Some of the critics scoffed. If Billy Boniface wasn't careful, Deputed Testamony might be delayed in traffic -- and not on the turn for home at Pimlico. Boniface's intention was to avoid much of the pre-Preakness commotion in 1983. So, in a grand plan, he would keep the colt at Bonita Farm (then in Creswell, Md.) and take it on a leisurely trip to Pimlico Race Course the morning of the race.
It was a tactic favored by trainers in England. Boniface, while in the Marines, accumulated leave and used the time to visit New Market, where he observed the British method for conditioning and handling racing stock. What especially interested him was the way horses often were shipped to the track only hours before the race. It meant the colt could sleep the night before in familiar surroundings, eat from the same bins, drink from its customary water bucket and have a minimum of distractions.
Boniface personally drove the van from the Harford County farm and got Deputed Testamony to the track on time. Then he watched from the steps outside the jockey's room, a vantage favored by former general manager Chick Lang.
"It became an unbelievable day," he reminisces. "I was sort of in shock. It was muggy kind of weather, a sloppy track. But Deputed Testamony avoided a lot of early standing around and aggravation." He won with room to spare, 2 3/4 lengths, over Desert Wine, High Honors, Marfa and the favored Sunny's Halo in a field of 12.

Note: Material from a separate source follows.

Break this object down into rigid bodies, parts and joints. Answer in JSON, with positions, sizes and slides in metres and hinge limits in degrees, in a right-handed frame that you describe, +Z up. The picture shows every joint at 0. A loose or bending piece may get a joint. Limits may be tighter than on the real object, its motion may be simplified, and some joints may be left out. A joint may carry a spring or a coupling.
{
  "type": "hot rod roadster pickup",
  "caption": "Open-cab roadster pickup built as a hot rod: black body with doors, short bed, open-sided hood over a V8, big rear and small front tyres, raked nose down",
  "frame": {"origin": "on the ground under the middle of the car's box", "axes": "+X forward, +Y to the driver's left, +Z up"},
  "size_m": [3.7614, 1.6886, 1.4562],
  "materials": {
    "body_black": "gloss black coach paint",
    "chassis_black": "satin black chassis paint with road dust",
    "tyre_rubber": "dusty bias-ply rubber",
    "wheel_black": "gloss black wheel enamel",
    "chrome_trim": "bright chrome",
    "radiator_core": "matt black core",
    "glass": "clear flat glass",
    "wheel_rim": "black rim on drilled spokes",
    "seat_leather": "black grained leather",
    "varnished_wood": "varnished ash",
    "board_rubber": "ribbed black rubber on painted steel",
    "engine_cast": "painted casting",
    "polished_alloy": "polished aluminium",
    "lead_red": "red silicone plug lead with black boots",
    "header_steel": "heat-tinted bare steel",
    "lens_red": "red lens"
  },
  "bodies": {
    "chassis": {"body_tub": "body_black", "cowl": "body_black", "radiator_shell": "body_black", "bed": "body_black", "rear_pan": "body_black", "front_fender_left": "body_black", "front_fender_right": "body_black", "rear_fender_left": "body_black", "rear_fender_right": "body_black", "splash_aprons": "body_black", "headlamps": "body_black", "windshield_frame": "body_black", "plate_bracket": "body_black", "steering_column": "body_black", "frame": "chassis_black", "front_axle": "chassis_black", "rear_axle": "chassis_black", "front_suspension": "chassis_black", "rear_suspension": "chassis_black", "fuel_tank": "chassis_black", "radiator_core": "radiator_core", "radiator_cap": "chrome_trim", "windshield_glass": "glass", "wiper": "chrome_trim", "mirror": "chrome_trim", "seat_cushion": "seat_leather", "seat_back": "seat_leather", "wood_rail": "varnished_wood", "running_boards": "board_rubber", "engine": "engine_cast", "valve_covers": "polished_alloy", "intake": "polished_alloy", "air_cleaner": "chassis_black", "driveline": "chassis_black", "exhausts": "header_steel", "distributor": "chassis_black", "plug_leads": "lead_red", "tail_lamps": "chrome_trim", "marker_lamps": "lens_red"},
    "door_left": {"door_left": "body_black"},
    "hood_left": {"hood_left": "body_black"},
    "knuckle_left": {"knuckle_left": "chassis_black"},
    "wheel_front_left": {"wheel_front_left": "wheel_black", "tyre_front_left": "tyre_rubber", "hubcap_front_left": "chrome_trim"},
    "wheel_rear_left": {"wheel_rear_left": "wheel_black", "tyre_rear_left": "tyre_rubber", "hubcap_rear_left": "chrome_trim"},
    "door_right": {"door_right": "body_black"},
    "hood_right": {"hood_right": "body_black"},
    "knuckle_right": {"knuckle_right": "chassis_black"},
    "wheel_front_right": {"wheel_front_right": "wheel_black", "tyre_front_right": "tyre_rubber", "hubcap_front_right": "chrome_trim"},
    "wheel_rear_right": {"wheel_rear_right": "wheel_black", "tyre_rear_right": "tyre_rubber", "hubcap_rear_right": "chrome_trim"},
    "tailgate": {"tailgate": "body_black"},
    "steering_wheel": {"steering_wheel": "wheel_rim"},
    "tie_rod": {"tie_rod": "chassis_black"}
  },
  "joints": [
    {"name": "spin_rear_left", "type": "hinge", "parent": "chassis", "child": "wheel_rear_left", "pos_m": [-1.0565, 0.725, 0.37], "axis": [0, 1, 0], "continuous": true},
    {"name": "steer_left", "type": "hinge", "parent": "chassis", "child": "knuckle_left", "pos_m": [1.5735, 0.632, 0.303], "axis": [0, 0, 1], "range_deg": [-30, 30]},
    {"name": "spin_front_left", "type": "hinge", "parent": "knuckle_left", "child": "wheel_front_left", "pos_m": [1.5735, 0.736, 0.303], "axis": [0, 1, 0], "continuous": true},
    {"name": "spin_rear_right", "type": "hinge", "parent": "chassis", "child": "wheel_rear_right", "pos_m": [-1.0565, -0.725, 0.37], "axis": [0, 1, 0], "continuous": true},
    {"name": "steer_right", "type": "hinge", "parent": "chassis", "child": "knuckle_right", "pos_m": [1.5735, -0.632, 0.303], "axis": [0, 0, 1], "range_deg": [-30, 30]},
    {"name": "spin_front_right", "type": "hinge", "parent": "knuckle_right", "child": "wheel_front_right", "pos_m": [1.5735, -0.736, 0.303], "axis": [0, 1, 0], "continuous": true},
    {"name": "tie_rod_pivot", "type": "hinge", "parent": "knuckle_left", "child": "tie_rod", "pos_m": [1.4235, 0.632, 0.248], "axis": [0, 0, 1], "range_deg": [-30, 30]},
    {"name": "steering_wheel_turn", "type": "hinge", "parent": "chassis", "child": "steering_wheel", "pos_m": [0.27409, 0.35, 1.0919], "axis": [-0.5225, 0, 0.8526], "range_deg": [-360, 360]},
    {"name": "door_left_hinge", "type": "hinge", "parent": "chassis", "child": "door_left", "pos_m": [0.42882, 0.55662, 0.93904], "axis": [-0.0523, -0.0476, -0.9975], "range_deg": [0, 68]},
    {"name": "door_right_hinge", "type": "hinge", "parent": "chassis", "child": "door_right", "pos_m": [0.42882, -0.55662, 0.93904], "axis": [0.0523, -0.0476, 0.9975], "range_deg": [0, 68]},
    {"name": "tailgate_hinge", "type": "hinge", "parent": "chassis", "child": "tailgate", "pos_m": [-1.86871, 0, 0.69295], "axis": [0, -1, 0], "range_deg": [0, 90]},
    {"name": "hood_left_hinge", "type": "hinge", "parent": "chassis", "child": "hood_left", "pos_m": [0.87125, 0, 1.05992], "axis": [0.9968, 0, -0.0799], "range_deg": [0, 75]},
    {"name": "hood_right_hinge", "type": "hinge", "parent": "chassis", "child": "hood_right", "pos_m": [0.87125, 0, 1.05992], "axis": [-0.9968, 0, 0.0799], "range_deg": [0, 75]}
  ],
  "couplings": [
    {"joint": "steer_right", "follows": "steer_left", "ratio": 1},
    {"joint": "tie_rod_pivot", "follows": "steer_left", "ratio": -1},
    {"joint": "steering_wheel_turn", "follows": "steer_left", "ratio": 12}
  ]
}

Boniface was delayed getting to the winner's circle. He first had to check on Parfaitement -- who had finished eighth while running in an entry with Deputed Testamony -- to see if Parfaitement had been injured. His gesture showed the devotion of a caring trainer who put the health and welfare of a horse first.

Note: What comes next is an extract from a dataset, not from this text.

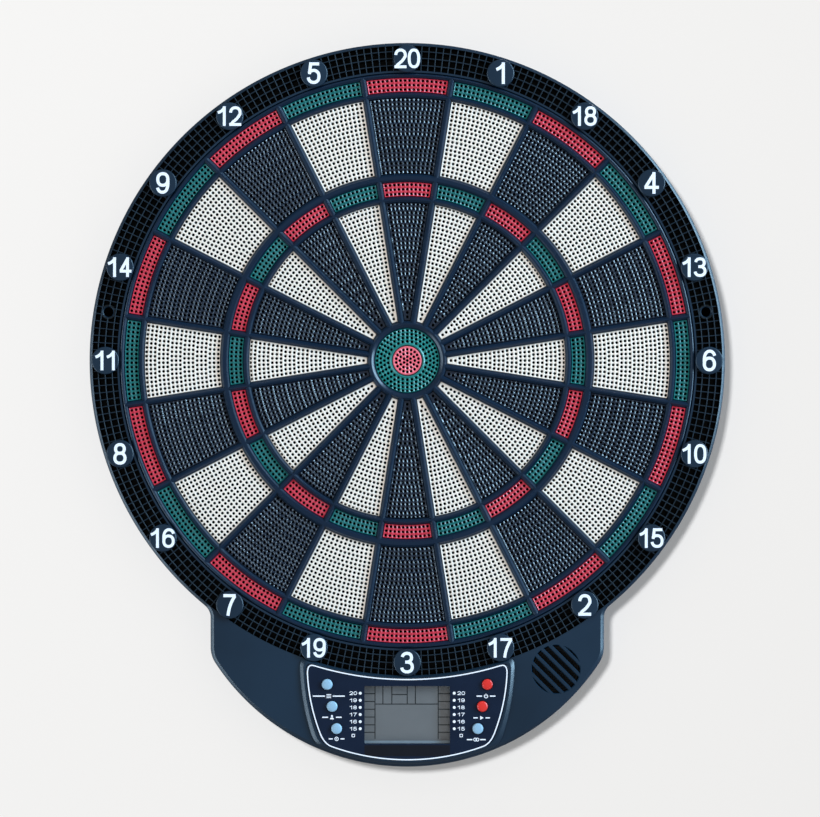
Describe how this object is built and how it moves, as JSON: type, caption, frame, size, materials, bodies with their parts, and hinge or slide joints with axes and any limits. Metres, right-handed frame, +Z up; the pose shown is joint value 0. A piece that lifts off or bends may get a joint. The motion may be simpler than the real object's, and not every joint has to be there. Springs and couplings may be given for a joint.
{
  "type": "electronic dartboard",
  "caption": "Wall-hung electronic dartboard: round rim with a numbered catch ring, sprung target segments in a web, and a chin with display, buttons, speaker slots and battery tray.",
  "frame": {"origin": "on the wall plane, straight behind the centre of the bull", "axes": "+Z up as the board hangs, +Y into the wall, so the target faces -Y; +X to the player's right"},
  "size_m": [0.4386, 0.0324, 0.4999],
  "materials": {
    "housing": "fine satin grain",
    "cover": "fine matt grain",
    "segment_black": "semi-gloss, pierced by holes",
    "segment_cream": "satin, pierced by holes",
    "segment_red": "semi-gloss, pierced by holes",
    "segment_green": "semi-gloss, pierced by holes",
    "panel_print": "printed overlay with a pale pinstripe",
    "button_blue": "satin",
    "button_red": "satin",
    "mat_rubber": "matt",
    "silicone": "matt",
    "film": "printed film",
    "display": "grey glass with fine printed lines",
    "window": "clear",
    "circuit_board": "solder resist",
    "wire": "smooth sleeve",
    "cell_sleeve": "printed sleeve",
    "steel": "plated"
  },
  "bodies": {
    "housing_body": {"front_housing": "housing", "spider": "housing", "rear_cover": "cover", "rubber_mat": "mat_rubber", "switch_matrix": "film", "matrix_ribbon": "film", "control_panel": "panel_print", "display_window": "window", "display_module": "display", "display_strip": "silicone", "main_board": "circuit_board", "keypad_mat_left": "silicone", "keypad_mat_right": "silicone", "speaker": "mat_rubber", "speaker_lead": "wire", "battery_lead": "wire", "battery_cell_1": "cell_sleeve", "battery_cell_2": "cell_sleeve", "battery_cell_3": "cell_sleeve", "contact_plus": "steel", "contact_link_right": "steel", "contact_link_left": "steel", "contact_minus": "steel", "cover_screw_1": "steel", "cover_screw_2": "steel", "cover_screw_3": "steel", "cover_screw_4": "steel", "cover_screw_5": "steel", "cover_screw_6": "steel", "cover_screw_7": "steel", "cover_screw_8": "steel"},
    "sector_20": {"sector_20": "segment_black"},
    "sector_1": {"sector_1": "segment_cream"},
    "sector_18": {"sector_18": "segment_black"},
    "sector_4": {"sector_4": "segment_cream"},
    "sector_13": {"sector_13": "segment_black"},
    "sector_6": {"sector_6": "segment_cream"},
    "sector_10": {"sector_10": "segment_black"},
    "sector_15": {"sector_15": "segment_cream"},
    "sector_2": {"sector_2": "segment_black"},
    "sector_17": {"sector_17": "segment_cream"},
    "sector_3": {"sector_3": "segment_black"},
    "sector_19": {"sector_19": "segment_cream"},
    "sector_7": {"sector_7": "segment_black"},
    "sector_16": {"sector_16": "segment_cream"},
    "sector_8": {"sector_8": "segment_black"},
    "sector_11": {"sector_11": "segment_cream"},
    "sector_14": {"sector_14": "segment_black"},
    "sector_9": {"sector_9": "segment_cream"},
    "sector_12": {"sector_12": "segment_black"},
    "sector_5": {"sector_5": "segment_cream"},
    "bull_outer": {"bull_outer": "segment_green"},
    "bull_inner": {"bull_inner": "segment_red"},
    "mode_button": {"mode_button": "button_blue"},
    "player_button": {"player_button": "button_blue"},
    "game_button": {"game_button": "button_blue"},
    "power_button": {"power_button": "button_red"},
    "start_button": {"start_button": "button_red"},
    "double_button": {"double_button": "button_blue"},
    "battery_door": {"battery_door": "cover"}
  },
  "joints": [
    {"name": "sector_20_press", "type": "slide", "parent": "housing_body", "child": "sector_20", "axis": [0, 1, 0], "range_m": [0, 0.001], "stiffness_N_per_m": 800, "springref_m": -0.0008},
    {"name": "sector_1_press", "type": "slide", "parent": "housing_body", "child": "sector_1", "axis": [0, 1, 0], "range_m": [0, 0.001], "stiffness_N_per_m": 800, "springref_m": -0.0008},
    {"name": "sector_18_press", "type": "slide", "parent": "housing_body", "child": "sector_18", "axis": [0, 1, 0], "range_m": [0, 0.001], "stiffness_N_per_m": 800, "springref_m": -0.0008},
    {"name": "sector_4_press", "type": "slide", "parent": "housing_body", "child": "sector_4", "axis": [0, 1, 0], "range_m": [0, 0.001], "stiffness_N_per_m": 800, "springref_m": -0.0008},
    {"name": "sector_13_press", "type": "slide", "parent": "housing_body", "child": "sector_13", "axis": [0, 1, 0], "range_m": [0, 0.001], "stiffness_N_per_m": 800, "springref_m": -0.0008},
    {"name": "sector_6_press", "type": "slide", "parent": "housing_body", "child": "sector_6", "axis": [0, 1, 0], "range_m": [0, 0.001], "stiffness_N_per_m": 800, "springref_m": -0.0008},
    {"name": "sector_10_press", "type": "slide", "parent": "housing_body", "child": "sector_10", "axis": [0, 1, 0], "range_m": [0, 0.001], "stiffness_N_per_m": 800, "springref_m": -0.0008},
    {"name": "sector_15_press", "type": "slide", "parent": "housing_body", "child": "sector_15", "axis": [0, 1, 0], "range_m": [0, 0.001], "stiffness_N_per_m": 800, "springref_m": -0.0008},
    {"name": "sector_2_press", "type": "slide", "parent": "housing_body", "child": "sector_2", "axis": [0, 1, 0], "range_m": [0, 0.001], "stiffness_N_per_m": 800, "springref_m": -0.0008},
    {"name": "sector_17_press", "type": "slide", "parent": "housing_body", "child": "sector_17", "axis": [0, 1, 0], "range_m": [0, 0.001], "stiffness_N_per_m": 800, "springref_m": -0.0008},
    {"name": "sector_3_press", "type": "slide", "parent": "housing_body", "child": "sector_3", "axis": [0, 1, 0], "range_m": [0, 0.001], "stiffness_N_per_m": 800, "springref_m": -0.0008},
    {"name": "sector_19_press", "type": "slide", "parent": "housing_body", "child": "sector_19", "axis": [0, 1, 0], "range_m": [0, 0.001], "stiffness_N_per_m": 800, "springref_m": -0.0008},
    {"name": "sector_7_press", "type": "slide", "parent": "housing_body", "child": "sector_7", "axis": [0, 1, 0], "range_m": [0, 0.001], "stiffness_N_per_m": 800, "springref_m": -0.0008},
    {"name": "sector_16_press", "type": "slide", "parent": "housing_body", "child": "sector_16", "axis": [0, 1, 0], "range_m": [0, 0.001], "stiffness_N_per_m": 800, "springref_m": -0.0008},
    {"name": "sector_8_press", "type": "slide", "parent": "housing_body", "child": "sector_8", "axis": [0, 1, 0], "range_m": [0, 0.001], "stiffness_N_per_m": 800, "springref_m": -0.0008},
    {"name": "sector_11_press", "type": "slide", "parent": "housing_body", "child": "sector_11", "axis": [0, 1, 0], "range_m": [0, 0.001], "stiffness_N_per_m": 800, "springref_m": -0.0008},
    {"name": "sector_14_press", "type": "slide", "parent": "housing_body", "child": "sector_14", "axis": [0, 1, 0], "range_m": [0, 0.001], "stiffness_N_per_m": 800, "springref_m": -0.0008},
    {"name": "sector_9_press", "type": "slide", "parent": "housing_body", "child": "sector_9", "axis": [0, 1, 0], "range_m": [0, 0.001], "stiffness_N_per_m": 800, "springref_m": -0.0008},
    {"name": "sector_12_press", "type": "slide", "parent": "housing_body", "child": "sector_12", "axis": [0, 1, 0], "range_m": [0, 0.001], "stiffness_N_per_m": 800, "springref_m": -0.0008},
    {"name": "sector_5_press", "type": "slide", "parent": "housing_body", "child": "sector_5", "axis": [0, 1, 0], "range_m": [0, 0.001], "stiffness_N_per_m": 800, "springref_m": -0.0008},
    {"name": "bull_outer_press", "type": "slide", "parent": "housing_body", "child": "bull_outer", "axis": [0, 1, 0], "range_m": [0, 0.001], "stiffness_N_per_m": 500, "springref_m": -0.0008},
    {"name": "bull_inner_press", "type": "slide", "parent": "housing_body", "child": "bull_inner", "axis": [0, 1, 0], "range_m": [0, 0.001], "stiffness_N_per_m": 500, "springref_m": -0.0008},
    {"name": "mode_button_press", "type": "slide", "parent": "housing_body", "child": "mode_button", "axis": [0, 1, 0], "range_m": [0, 0.001], "stiffness_N_per_m": 500, "springref_m": -0.0008},
    {"name": "player_button_press", "type": "slide", "parent": "housing_body", "child": "player_button", "axis": [0, 1, 0], "range_m": [0, 0.001], "stiffness_N_per_m": 500, "springref_m": -0.0008},
    {"name": "game_button_press", "type": "slide", "parent": "housing_body", "child": "game_button", "axis": [0, 1, 0], "range_m": [0, 0.001], "stiffness_N_per_m": 500, "springref_m": -0.0008},
    {"name": "power_button_press", "type": "slide", "parent": "housing_body", "child": "power_button", "axis": [0, 1, 0], "range_m": [0, 0.001], "stiffness_N_per_m": 500, "springref_m": -0.0008},
    {"name": "start_button_press", "type": "slide", "parent": "housing_body", "child": "start_button", "axis": [0, 1, 0], "range_m": [0, 0.001], "stiffness_N_per_m": 500, "springref_m": -0.0008},
    {"name": "double_button_press", "type": "slide", "parent": "housing_body", "child": "double_button", "axis": [0, 1, 0], "range_m": [0, 0.001], "stiffness_N_per_m": 500, "springref_m": -0.0008},
    {"name": "battery_door_hinge", "type": "hinge", "parent": "housing_body", "child": "battery_door", "pos_m": [0, -0.00115, -0.22335], "axis": [1, 0, 0], "range_deg": [0, 75]}
  ]
}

Son Kevin took the van carrying the Preakness winner back to the farm while other members of the Boniface family went to Jim and Margaret McKay's home in Monkton for a victory party.
"We walked in," said Billy Boniface, "and the band struck up. I put the Woodlawn Vase, the one they give you to keep, on the table and Margaret said it was the prettiest centerpiece she ever saw. We had a flip of the coin, my father and Francis Sears, the other owner of Deputed Testamony, to see who kept the vase. I got lucky again."
And where is the trophy now?
"I gave it to Dad."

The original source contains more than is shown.